I close the door behind me and stand a moment in the hushed hallway. I could trash this apartment if I wanted to. I could hurl the furniture around and smash the bed and break all the windows. I could dismantle this little love nest my husband has enjoyed while I have mourned our daughter. I walk into the living room. It is just a normal, sparsely furnished room, and looking around, all I can feel is sadness that Sindre has come here, in secret, with someone else while I was across town, alone, wild with grief.
In the kitchen, there’s an empty wine glass in the sink. I open the fridge and notice a couple of beers and an open bottle of prosecco, a spoon emerging from its neck. He’s been drinking here, with his whore. I take the prosecco from the fridge and sit down at the kitchen table and drink it straight from the bottle. Is it hers? It must be. I imagine them together, my husband’s broad, strong body enveloping her in bed, her thin, pale hands clutching at his neck.
She’s the one who’s made him laugh late at night on the phone behind the closed door to his office. She’s the one he asked, So, what are you doing today? Every time I’ve asked who he was laughing with he just muttered ‘work’, as if running a home security company could possibly be that fucking hilarious. Just thinking about my husband makes my mind recoil. I don’t know what ‘Si
ndre’ means anymore, or who my husband has become. He’s a broken man. Dangerous, even. He hurt me, and I never thought he would. But anyone can be dangerous, every one of us can be driven to madness, I know that now, too. The realm of possibility has been extended for both of us, and I don’t yet know where the limits to our potential for destruction lie. I wonder if he has that woman with him now, some stupid bitch who thinks she can piece my husband back together, and realize I don’t give a fuck whether he does.

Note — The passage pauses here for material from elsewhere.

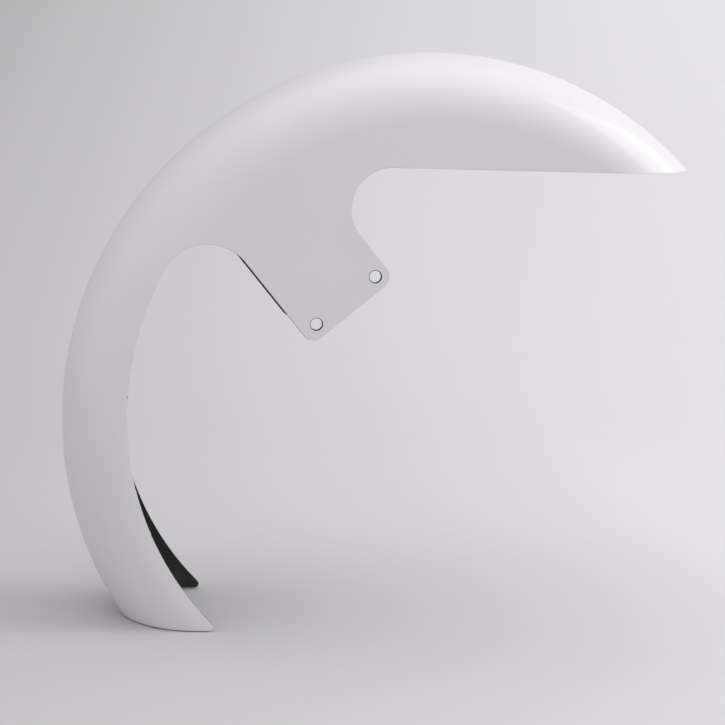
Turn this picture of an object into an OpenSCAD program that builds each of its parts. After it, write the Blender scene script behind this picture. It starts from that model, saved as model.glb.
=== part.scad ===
// Motorcycle front mudguard: one moulded shell that wraps a large front wheel.
// Millimetres. The origin is the wheel's centre, +X is forward, +Z is up and
// the axle lies along Y, so the rider's right-hand side is at -Y.

/* [Wheel wrap] */
// Radius of the crown's outer line about the axle
crown_radius = 380; // [365:1:400]
// Width across the outside of the two flat sides
guard_width = 160; // [150:1:172]
// Thickness of the moulded wall
wall = 4; // [3:0.5:5]

/* [Section] */
// How much larger than half the width the crown's radius across the width is
crown_flatness = 12; // [8:1:30]
// Radius of the shoulder between the crown and each side, at its outside
shoulder_radius = 56; // [44:1:66]

/* [Trim of the sides] */
// Depth of the sides behind the wheel, from the crown's radius to the edge's
side_depth = 64.5; // [60:0.5:71]
// How far that edge's centre lies behind the axle
edge_centre_back = 3; // [0:0.5:8]
// How far that edge's centre lies above the axle
edge_centre_up = 18; // [12:0.5:24]
// Depth of the tail's level bottom edge below the axle
tail_drop = 210; // [180:1:230]
// Radius of the corner at the foot of each side, where the tail ends
tail_corner_r = 4; // [2:0.5:8]
// Height of the front's level bottom edge above the axle
front_rise = 267; // [255:1:280]

/* [Mounting tabs] */
// Distance of the middle of each tab's two bolt holes behind the axle
bolts_back = 102; // [96:1:108]
// Height of the middle of each tab's two bolt holes above the axle
bolts_up = 133; // [127:1:139]
// Slope of the tab's end, which rises toward the front, in degrees
tab_slope = 40; // [36:1:44]
// Distance between the tab's two holes
bolt_spacing = 76; // [66:1:80]
// Diameter of each bolt hole
bolt_hole_d = 12; // [8:0.5:14]
// Width of the small chamfer round each hole on the outside
hole_ease = 0.5; // [0.2:0.1:1]
// Distance from the holes to the tab's end
end_margin = 14; // [12:0.5:18]
// Distance from the front hole to the tab's front edge
front_margin = 14; // [12:0.5:18]
// Distance from the rear hole to the tab's rear edge
rear_margin = 17; // [12:0.5:20]
// Radius of the tab's two corners
tab_corner_r = 12.5; // [6:0.5:14]
// Radius of the bay in front of the tab
front_bay_r = 41; // [34:1:46]
// Radius of the bay behind the tab
rear_bay_r = 48; // [42:1:54]

/* [Hidden] */
$fn = 48;

half_w = guard_width / 2;
arch_radius = half_w + crown_flatness;
edge_radius = crown_radius - side_depth;
bolt_hole_r = bolt_hole_d / 2;

// Rounds that only touch are made to cross by this much, so they meet cleanly.
touch = 0.002;

// The section in (radius, width): the crown's centre, the shoulders' centres
// and the angle at which the crown's round meets a shoulder's.
arch_centre = crown_radius - arch_radius;
meet_angle = asin((half_w - shoulder_radius) / (arch_radius - shoulder_radius));
shoulder_centre = arch_centre + (arch_radius - shoulder_radius) * cos(meet_angle);

// The sides are first made this far in, past the ends of the tabs.
tab_reach = norm([bolts_back, bolts_up]) - end_margin - 25;

// The tab's own axes: its origin is the middle of the two holes, X runs along
// the tab's end toward the front and Y runs out toward the crown.
tab_front = bolt_spacing / 2 + front_margin;
tab_rear = -bolt_spacing / 2 - rear_margin;
tab_end = -end_margin;
slope_c = cos(tab_slope);
slope_s = sin(tab_slope);

// The round side edge's centre on the tab's axes.
edge_dx = bolts_back - edge_centre_back;
edge_dz = edge_centre_up - bolts_up;
edge_c = [edge_dx * slope_c + edge_dz * slope_s, edge_dz * slope_c - edge_dx * slope_s];

// The rear bay touches the tab's rear edge and the round side edge.
rear_bay_x = tab_rear - rear_bay_r;
rear_bay_gap = edge_radius - rear_bay_r;
rear_bay_y = edge_c[1] + sqrt(pow(rear_bay_gap, 2) - pow(rear_bay_x - edge_c[0], 2));
rear_bay_c = [rear_bay_x, rear_bay_y];
rear_bay_dir = (rear_bay_c - edge_c) / rear_bay_gap;

// The tail's corner touches the round side edge from outside and the tail's
// level edge from above, both seen from the side.
edge_at = [-edge_centre_back, edge_centre_up];
tail_corner_z = tail_corner_r - tail_drop;
tail_corner_run = sqrt(pow(edge_radius + tail_corner_r, 2) - pow(tail_corner_z - edge_centre_up, 2));
tail_corner_c = [edge_at[0] - tail_corner_run, tail_corner_z];

// The front bay touches the tab's front edge and the front's level edge.
up = [slope_s, slope_c];
ahead = [slope_c, -slope_s];
front_bay_x = tab_front + front_bay_r;
front_level = front_rise - bolts_up - front_bay_r;
front_bay_c = [front_bay_x, (front_level - front_bay_x * slope_s) / slope_c];

// The wall is turned from just below the front's tip, over the top, to just
// past the tail's end.
turn_from = asin(front_rise / crown_radius) - 8;
tail_inset = sqrt(pow(edge_radius, 2) - pow(tail_drop + edge_centre_up, 2));
turn_to = 180 + atan2(tail_drop, tail_inset + edge_centre_back) + 8;

// Long enough to clear the whole shell.
far = 3 * crown_radius;

// Filled section of the shell, taken in from the outside by inset: two flat
// sides, two round shoulders and a flatter round crown that run into each other.
module section_fill(inset, reach) {
    side = half_w - inset;
    fan = 2 * arch_radius * [cos(meet_angle), sin(meet_angle)];
    past_crown = 2 * arch_radius;
    translate([reach, -side])
        square([shoulder_centre - reach, 2 * side]);
    for (s = [-1, 1])
        translate([shoulder_centre, s * (half_w - shoulder_radius)])
            circle(shoulder_radius - inset);
    translate([arch_centre, 0])
        intersection() {
            circle(arch_radius - inset - touch);
            polygon([[0, 0], [fan[0], -fan[1]], [past_crown, -fan[1]], [past_crown, fan[1]], fan]);
        }
}

// The wall has one thickness all over, and is turned about the axle.
module wrapped_wall() {
    rotate([90, 0, 0])
        rotate_extrude(angle = turn_to - turn_from, start = turn_from, $fn = 180)
            difference() {
                section_fill(0, tab_reach);
                section_fill(wall, tab_reach - 10);
            }
}

// What is trimmed away behind the tab, on the tab's axes: the inside of the
// round side edge, closed at the top by the rear bay.
module behind_tab() {
    on_tab = [tab_rear, rear_bay_c[1]];
    on_edge = edge_c + rear_bay_dir * edge_radius;
    past_edge = edge_c + rear_bay_dir * edge_radius * 2;
    intersection() {
        translate(edge_c) circle(edge_radius, $fn = 180);
        polygon([on_tab, on_edge, past_edge, [-far, past_edge[1]], [-far, -far], [tab_rear, -far]]);
    }
    translate(rear_bay_c) circle(rear_bay_r + touch);
}

// What is trimmed away in front of the tab and beyond its end, on its axes.
module before_and_beyond_tab() {
    on_tab = [tab_front, front_bay_c[1]];
    on_level = front_bay_c + up * front_bay_r;
    polygon([
        on_tab,
        on_level,
        on_level + ahead * far,
        [tab_front, -2 * far],
        [tab_rear - rear_bay_r, -2 * far],
        [tab_rear - rear_bay_r, tab_end],
        [tab_front, tab_end]
    ]);
    translate(front_bay_c) circle(front_bay_r + touch);
}

// What comes off one square corner to round it. The corner points to +X +Y.
module corner_trim(r) {
    difference() {
        square(r + 1);
        circle(r + touch);
    }
}

// The two corners of the tab's end, on its axes.
module tab_corners() {
    y = tab_end + tab_corner_r;
    translate([tab_front - tab_corner_r, y]) rotate(-90) corner_trim(tab_corner_r);
    translate([tab_rear + tab_corner_r, y]) rotate(180) corner_trim(tab_corner_r);
}

// The corner where the round side edge runs out at the tail's level edge.
module tail_corner() {
    toward = (edge_at - tail_corner_c) / norm(edge_at - tail_corner_c);
    past = tail_corner_r + 3;
    difference() {
        translate(tail_corner_c)
            polygon([[0, 0], toward * past, [4 * past, -past], [0, -past]]);
        translate(tail_corner_c) circle(tail_corner_r + touch);
    }
}

// Everything trimmed from both sides at once, seen from the side.
module side_trim() {
    rotate([90, 0, 0])
        linear_extrude(guard_width + 20, center = true) {
            translate([-bolts_back, bolts_up])
                rotate(tab_slope) {
                    behind_tab();
                    before_and_beyond_tab();
                    tab_corners();
                }
            tail_corner();
        }
}

// All that hangs below the tail's level bottom edge.
module below_tail() {
    translate([-far, -far, -tail_drop - far])
        cube([2 * far, 2 * far, far]);
}

// One drilling through both tabs, with its edge eased on each outside face.
module bolt_drilling() {
    rotate([90, 0, 0])
        cylinder(h = guard_width + 20, r = bolt_hole_r, center = true);
    for (side = [0, 180])
        rotate([90, 0, side])
            translate([0, 0, half_w - hole_ease])
                cylinder(h = 2 * hole_ease, r1 = bolt_hole_r, r2 = bolt_hole_r + 2 * hole_ease);
}

module mudguard() {
    color("white")
        difference() {
            wrapped_wall();
            side_trim();
            below_tail();
            for (s = [-1, 1])
                translate([
                    -bolts_back + s * bolt_spacing / 2 * slope_c,
                    0,
                    bolts_up + s * bolt_spacing / 2 * slope_s
                ])
                    bolt_drilling();
        }
}

mudguard();
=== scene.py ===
"""Motorcycle front mudguard: one moulded glass-fibre shell, satin white outside and black inside.

Metres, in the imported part's frame: the origin is the wheel's centre, +X forward, +Z up, and the
rider's right-hand side at -Y. The shell is turned and trimmed here from the part's own sizes, so
that its coat, its laid-up inside and its sanded edges can each carry their own finish.
"""

import math

import bpy
from mathutils import Matrix, Vector


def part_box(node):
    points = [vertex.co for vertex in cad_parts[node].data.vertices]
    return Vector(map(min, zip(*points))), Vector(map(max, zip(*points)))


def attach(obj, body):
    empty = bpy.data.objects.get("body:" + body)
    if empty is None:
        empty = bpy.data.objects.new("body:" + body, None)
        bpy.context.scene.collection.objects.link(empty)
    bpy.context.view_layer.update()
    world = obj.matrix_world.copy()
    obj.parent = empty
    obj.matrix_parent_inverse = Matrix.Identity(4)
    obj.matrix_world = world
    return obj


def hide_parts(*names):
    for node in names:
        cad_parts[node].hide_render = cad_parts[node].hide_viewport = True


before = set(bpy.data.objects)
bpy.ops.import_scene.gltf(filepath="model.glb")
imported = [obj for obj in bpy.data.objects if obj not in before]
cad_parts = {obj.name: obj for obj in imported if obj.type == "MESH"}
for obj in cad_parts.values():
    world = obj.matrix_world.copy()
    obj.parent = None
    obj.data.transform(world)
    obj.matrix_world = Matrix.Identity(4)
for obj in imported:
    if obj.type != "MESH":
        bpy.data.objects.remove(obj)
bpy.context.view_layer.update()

MM = 0.001
QUARTER = math.radians(90)
GUARD_LOW, GUARD_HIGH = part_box("mudguard")

# Wheel wrap and section, as in the part's source.
CROWN_RADIUS = 380 * MM
WALL = 4 * MM
HALF_WIDTH = GUARD_HIGH.y
CROWN_FLATNESS = 12 * MM
ARCH_RADIUS = HALF_WIDTH + CROWN_FLATNESS
SHOULDER_RADIUS = 56 * MM

# The sides are first turned in to this radius, past the ends of the tabs.
SIDE_REACH = 125 * MM

# Inside this radius the sides are flat and need few faces. One more line runs just under each
# shoulder.
FLAT_TOP = 300 * MM
UNDER_SHOULDER = 3 * MM

# A ring in the middle of the hollow. The outside of the wall faces away from it all round.
HOLLOW_RADIUS = FLAT_TOP - 20 * MM

# The turn about the axle, from under the front's tip to past the tail.
FIRST_TURN = math.radians(36)
LAST_TURN = math.radians(232)
TURN_STEPS = 196

# Trim of the sides, seen from the side in X and Z.
SIDE_DEPTH = 64.5 * MM
EDGE_RADIUS = CROWN_RADIUS - SIDE_DEPTH
EDGE_CENTRE = Vector((-3, 18)) * MM
TAIL_LEVEL = GUARD_LOW.z
TAIL_CORNER = 4 * MM
FRONT_LEVEL = 267 * MM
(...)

The prosecco is flat, but it doesn’t matter to me. I get up and stand by the window, looking at normal, uneventful life playing out down there: a black car inching into a tight spot outside the grocer’s, a couple of teenage girls walking from school and laughing together at something on a phone, a sparrow pecking at crumbs in the last of the patchy brown ice outside Baker Hansen. I sit back down and drink some more, closing my eyes against images of my husband standing over me, screaming in my face. I see him in the garage, with his gun. I see him standing over me, holding the framed drawing, then bringing it down onto me as I raised my arms to stop him. Afterward, he stared at his own hands as though they were capable of anything at all.
This must be it, the end of us, because where could we go from here? My phone vibrates in my pocket.
‘Ali? Hey, it’s me. Issy.’ Iselin’s cheerful voice fills my ear.
‘Hey,’ I whisper.
‘Are you okay?’
‘Yes. Just a little out of breath. I’ve been out. Running.’
‘Great. Such a beautiful day. It actually feels like spring! So, I’m going in to speak with them at Speilet on Monday.’
‘Oh. Okay. Yeah, that’s great.’
‘And I was wondering, I mean, I know it’s probably a big ask, and you might not have anything that would work anyway, or of course you might think it’s really weird that I even asked, but—’
‘Iselin, slow down. What do you need?’
‘I was wondering if I could borrow a dress?’